◆ **DATASET EXTRACT**:
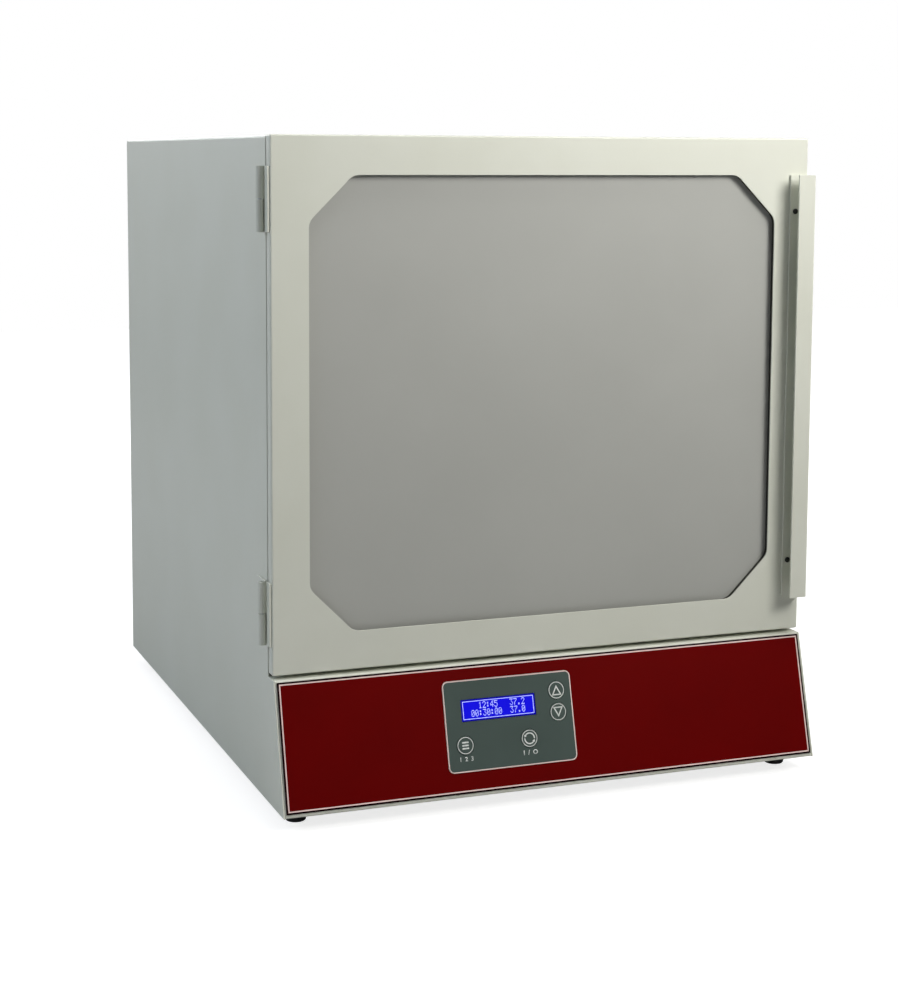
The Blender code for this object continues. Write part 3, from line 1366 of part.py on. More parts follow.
def build_door_inside(door, materials):
    """Inner panel, the insulation behind it, the gasket and the catch strikes."""
    window = window_outline()
    edge = HALF_WIDTH - DOOR_LINER_INSET
    low = DOOR_BOTTOM + DOOR_LINER_INSET
    high = CABINET_HEIGHT - DOOR_LINER_INSET
    liner = rounded(rectangle(-edge, edge, low, high), DOOR_LINER_CORNER, 3)

    bm = bmesh.new()
    filled = rectangle(-INNER_HALF, INNER_HALF, DOOR_BOTTOM + SHEET + TOUCH, PANEL_TOP)
    back = DOOR_EDGE_DEPTH - TOUCH
    holes = [grown(window, PANE_OVERLAP + 2 * TOUCH)]
    holes += [hole(HANDLE_SCREW_RADIUS + TOUCH, 12, u, v) for u, v in handle_screw_places()]
    prism(bm, FRONT, filled, SHEET + TOUCH, back, holes)
    add_part("door_insulation", bm, "glass_wool", door, materials)

    bm = bmesh.new()
    pan(bm, FRONT, liner, DOOR_LINER_SHEET, DOOR_LINER_BACK, -DOOR_LINER_SHEET,
        back + TOUCH, [grown(window, -DOOR_LINER_LIP)], DOOR_LINER_BEND, 2)
    add_part("door_inner_panel", bm, "stainless", door, materials)

    bm = bmesh.new()
    seat = DOOR_LINER_BACK + TOUCH
    face = FACE_RECESS - TOUCH
    inner, outer = GASKET_OVERHANG, GASKET_OVERHANG + GASKET_WIDTH
    shoulder = seat + (face - seat) * 0.45
    crown = face - GASKET_CROWN
    flat = GASKET_LIP + GASKET_ROUND
    section = [
        (inner, seat), (outer, seat), (outer, shoulder), (outer - GASKET_LIP, crown),
        (outer - flat, face), (inner + flat, face), (inner + GASKET_LIP, crown),
        (inner, shoulder),
    ]
    moulded_ring(bm, FRONT, chamber_outline(), section)
    add_part("door_gasket", bm, "grey_silicone", door, materials)

    bm = bmesh.new()
    half = CATCH_WIDTH / 2 - STRIKE_MARGIN
    low = min(CATCH_HEIGHTS.values()) - CATCH_LENGTH / 2 - STRIKE_END
    high = max(CATCH_HEIGHTS.values()) + CATCH_LENGTH / 2 + STRIKE_END
    outline = rectangle(CATCH_ACROSS - half, CATCH_ACROSS + half, low, high)
    prism(bm, FRONT, outline, seat, seat + STRIKE_SHEET)
    add_part("catch_strike", bm, "zinc_steel", door, materials)


def build_handle(door, materials):
    """Full-height channel pull, open towards the window, screwed on by its back flange."""
    right = HALF_WIDTH - HANDLE_FROM_EDGE
    left = right - HANDLE_WIDTH
    low = DOOR_BOTTOM + WINDOW_BORDER
    high = CABINET_HEIGHT - WINDOW_BORDER
    bm = bmesh.new()
    path = [(left, -HANDLE_PROJECTION), (right, -HANDLE_PROJECTION),
            (right, -TOUCH), (left, -TOUCH)]
    prism(bm, LEVEL, folded(path, HANDLE_SHEET, HANDLE_BEND, 4), low, high)
    handle = add_part("door_handle", bm, "putty_enamel", door, materials)
    bm = bmesh.new()
    for u, v in handle_screw_places():
        outline = hole(HANDLE_SCREW_RADIUS + TOUCH, 12, u, v)
        prism(bm, FRONT, outline, -HANDLE_SHEET - TOUCH - CUT_SPARE, CUT_SPARE)
    cut_with(handle, bm, materials)

    outward = plane((0, 0, 0), (-1, 0, 0), (0, 0, 1), (0, -1, 0))
    seat = HANDLE_SHEET + 2 * TOUCH
    for name, (u, v) in zip(("lower", "upper"), handle_screw_places()):
        bm = bmesh.new()
        screw(bm, moved(outward, -u, v), HANDLE_SCREW_RADIUS, seat, seat + HANDLE_SCREW_GRIP,
              HANDLE_SCREW_HEAD, 12)
        add_part(f"handle_screw_{name}", bm, "black_plastic", door, materials)


def build_hinge_leaf(name, side, middle, carrier, materials):
    """One hinge leaf. The door's leaf (side -1) has the upper knuckle.

    The leaf is drawn about the pin: the strap leaves the flat strip, curls round the pin
    for half of the hinge's length, and the strip alone goes on for the other half.
    """
    face = -(HINGE_STANDOFF - TOUCH - LEAF_SHEET)
    back = -(HINGE_STANDOFF - TOUCH)
    start = LEAF_CLEARANCE
    if side < 0:
        end = HINGE_AXIS.y - DOOR_LEAF_FRONT
    else:
        end = LEAF_CLEARANCE + CABINET_LEAF_WIDTH
    inner, outer = PIN_RADIUS + TOUCH, KNUCKLE_RADIUS
    steps = 11
    outside, inside = [], []
    for i in range(steps + 1):
        angle = KNUCKLE_START + KNUCKLE_SWEEP * i / steps
        outside.append((-outer * math.cos(angle), outer * math.sin(angle)))
        inside.append((-inner * math.cos(angle), inner * math.sin(angle)))
    bm = bmesh.new()

    def point(across, along, height):
        place = (HINGE_AXIS.x - across, HINGE_AXIS.y + side * along, height)
        return bm.verts.new(place)

    low, high = middle - HINGE_LENGTH / 2, middle + HINGE_LENGTH / 2
    seam = middle - side * KNUCKLE_GAP / 2
    if side > 0:
        knuckle_end, strip_start, strip_end = low, seam, high
    else:
        knuckle_end, strip_start, strip_end = high, seam, low
    strip = [(face, start), (face, end), (back, end), (back, start)]
    strap = [(face, start), *outside, *inside[::-1], (back, start)]
    sections = {}
    for height in (knuckle_end, strip_start):
        shared = [point(face, start, height), point(back, start, height)]
        far = [point(face, end, height), point(back, end, height)]
        curl = [point(a, b, height) for a, b in strap[1:-1]]
        sections[height] = (shared, far, curl)
        bm.faces.new((shared[0], far[0], far[1], shared[1]))
        bm.faces.new((shared[0], *curl, shared[1]))
    first, second = sections[knuckle_end], sections[strip_start]
    outer_loop_a = [first[0][1], first[1][1], first[1][0], first[0][0], *first[2]]
    outer_loop_b = [second[0][1], second[1][1], second[1][0], second[0][0], *second[2]]
    bridge(bm, outer_loop_a, outer_loop_b)
    strip_face = [second[0][0], second[1][0], second[1][1], second[0][1]]
    top = [point(a, b, strip_end) for a, b in strip]
    bmesh.ops.delete(bm, geom=[bm.faces.get(strip_face)], context="FACES_ONLY")
    bridge(bm, strip_face, top)
    bm.faces.new(top)
    return add_part(name, bm, "putty_enamel", carrier, materials)


def build_hinges(cabinet, door, materials):
    for place, middle in HINGE_HEIGHTS.items():
        build_hinge_leaf(f"hinge_{place}_door_leaf", -1, middle, door, materials)
        leaf = build_hinge_leaf(f"hinge_{place}_cabinet_leaf", 1, middle, cabinet, materials)
        bm = bmesh.new()
        for u, v in hinge_screw_places():
            if abs(v - middle) < HINGE_LENGTH:
                outline = hole(PIN_RADIUS + TOUCH, 12, u, v)
                prism(bm, SIDE, outline, HINGE_AXIS.x, -HALF_WIDTH + SHEET)
        cut_with(leaf, bm, materials)
        bm = bmesh.new()
        end = HINGE_LENGTH / 2 - PIN_INSET
        profile = [(PIN_RADIUS, middle - end), (PIN_RADIUS, middle + end)]
        turned(bm, moved(LEVEL, HINGE_AXIS.x, HINGE_AXIS.y), profile, 14)
        add_part(f"hinge_{place}_pin", bm, "zinc_steel", cabinet, materials)
    outward = plane((-HALF_WIDTH, 0, 0), (0, 1, 0), (0, 0, 1), (-1, 0, 0))
    seat = LEAF_SHEET + 2 * TOUCH
    for number, (u, v) in enumerate(hinge_screw_places(), start=1):
        bm = bmesh.new()
        screw(bm, moved(outward, u, v), PIN_RADIUS, seat, seat + SHEET, HINGE_SCREW_HEAD)
        add_part(f"hinge_screw_{number}", bm, "zinc_steel", cabinet, materials)


def stand_on_floor(frame):
    """Move the whole part so that its box is centred and its feet stand at height 0."""
    bpy.context.view_layer.update()
    low = Vector((math.inf,) * 3)
    high = Vector((-math.inf,) * 3)
    for part in bpy.data.objects:
        if part.type != "MESH" or part.hide_render:
            continue
        for corner in part.bound_box:
            place = part.matrix_world @ Vector(corner)
            low = Vector(map(min, low, place))
            high = Vector(map(max, high, place))
    frame.location = (-(low.x + high.x) / 2, -(low.y + high.y) / 2, -low.z)


def build():
    remove_everything()
    materials = make_materials()
    frame = make_carrier("incubator")
    cabinet = frame
    door = make_carrier("door_carrier", HINGE_AXIS, frame)
    fan = make_carrier("fan_carrier", FAN_AXIS, frame)

    build_cabinet_wrap(cabinet, materials)
    build_base_pan(cabinet, materials)
    build_rear_frame(cabinet, materials)
    build_rear_panel(cabinet, materials)
    build_face_frame(cabinet, materials)
    build_magnetic_catches(cabinet, materials)
    build_chamber_liner(cabinet, materials)
    build_insulation(cabinet, materials)
    build_deck_plate(cabinet, materials)
    build_bulkhead(cabinet, materials)
    build_feet(cabinet, materials)
    build_control_fascia(cabinet, materials)
    build_fascia_overlay(cabinet, materials)
    build_keypad_panel(cabinet, materials)
    build_display_module(cabinet, materials)
    build_control_board(cabinet, materials)
    build_power_board(cabinet, materials)
    build_power_inlet(cabinet, materials)
    build_power_switch(cabinet, frame, materials)
    build_fuse_holder(cabinet, materials)
    build_air_baffle(cabinet, materials)
    build_heater(cabinet, materials)
    build_probe_and_limit(cabinet, materials)
    shaft_room = build_fan_motor(cabinet, materials)
    build_shelf_ladders(cabinet, materials)

    build_fan(fan, shaft_room, materials)
    build_keys(frame, materials)
    for name, level in SHELF_AT_LEVEL.items():
        build_shelf(name, level, frame, materials)

    build_door_skin(door, materials)
    build_window(door, materials)
    build_door_inside(door, materials)
    build_handle(door, materials)
    build_hinges(cabinet, door, materials)
    stand_on_floor(frame)


build()
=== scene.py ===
"""Looks of the forced air incubator: its finishes, printing, small fastenings, light and camera.

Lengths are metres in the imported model's frame. What is printed on the sloped panel is laid out
in panel coordinates: u to the right of the cabinet's middle, v up the slope from its foot, and
height out from the sheet.
"""

import math

import bmesh
import bpy
from mathutils import Euler, Matrix, Vector


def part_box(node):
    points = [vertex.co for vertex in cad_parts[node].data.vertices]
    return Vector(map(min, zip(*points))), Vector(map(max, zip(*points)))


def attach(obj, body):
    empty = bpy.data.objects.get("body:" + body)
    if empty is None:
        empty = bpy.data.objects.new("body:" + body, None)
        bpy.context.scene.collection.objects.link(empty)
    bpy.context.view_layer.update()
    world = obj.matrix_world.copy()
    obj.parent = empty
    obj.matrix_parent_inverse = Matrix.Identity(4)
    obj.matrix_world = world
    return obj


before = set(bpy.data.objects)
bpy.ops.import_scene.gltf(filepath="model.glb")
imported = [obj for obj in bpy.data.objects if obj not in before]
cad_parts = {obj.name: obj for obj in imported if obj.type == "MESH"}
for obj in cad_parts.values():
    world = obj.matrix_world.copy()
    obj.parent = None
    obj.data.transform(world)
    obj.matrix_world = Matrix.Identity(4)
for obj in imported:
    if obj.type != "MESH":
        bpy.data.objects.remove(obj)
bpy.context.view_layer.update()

# The cabinet and its sloped panel, as the part's source has them
WRAP_LOW, WRAP_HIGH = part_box("cabinet_wrap")
MIDDLE = (WRAP_LOW.x + WRAP_HIGH.x) / 2
DOOR_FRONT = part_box("door_skin")[0].y
UNDERSIDE = WRAP_LOW.z
BASE_HEIGHT = 0.0992
PANEL_TOP_REACH = 0.0032
PANEL_FOOT_REACH = 0.030
SLOPE = math.atan2(PANEL_FOOT_REACH - PANEL_TOP_REACH, BASE_HEIGHT)
PANEL_FOOT = Vector((MIDDLE, DOOR_FRONT - PANEL_FOOT_REACH, UNDERSIDE))
PANEL_LENGTH = BASE_HEIGHT / math.cos(SLOPE)
PANEL_TILT = Euler((math.pi / 2 - SLOPE, 0, 0))
PANEL = Matrix.Translation(PANEL_FOOT) @ PANEL_TILT.to_matrix().to_4x4()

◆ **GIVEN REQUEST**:
Set down exactly the lines from the line that contains "build_fan(fan, shaft_room, materials)" to the line that contains "import math", both lines included, and nothing more.

◆ **FINAL RESULT**:
    build_fan(fan, shaft_room, materials)
    build_keys(frame, materials)
    for name, level in SHELF_AT_LEVEL.items():
        build_shelf(name, level, frame, materials)

    build_door_skin(door, materials)
    build_window(door, materials)
    build_door_inside(door, materials)
    build_handle(door, materials)
    build_hinges(cabinet, door, materials)
    stand_on_floor(frame)


build()
=== scene.py ===
"""Looks of the forced air incubator: its finishes, printing, small fastenings, light and camera.

Lengths are metres in the imported model's frame. What is printed on the sloped panel is laid out
in panel coordinates: u to the right of the cabinet's middle, v up the slope from its foot, and
height out from the sheet.
"""

import math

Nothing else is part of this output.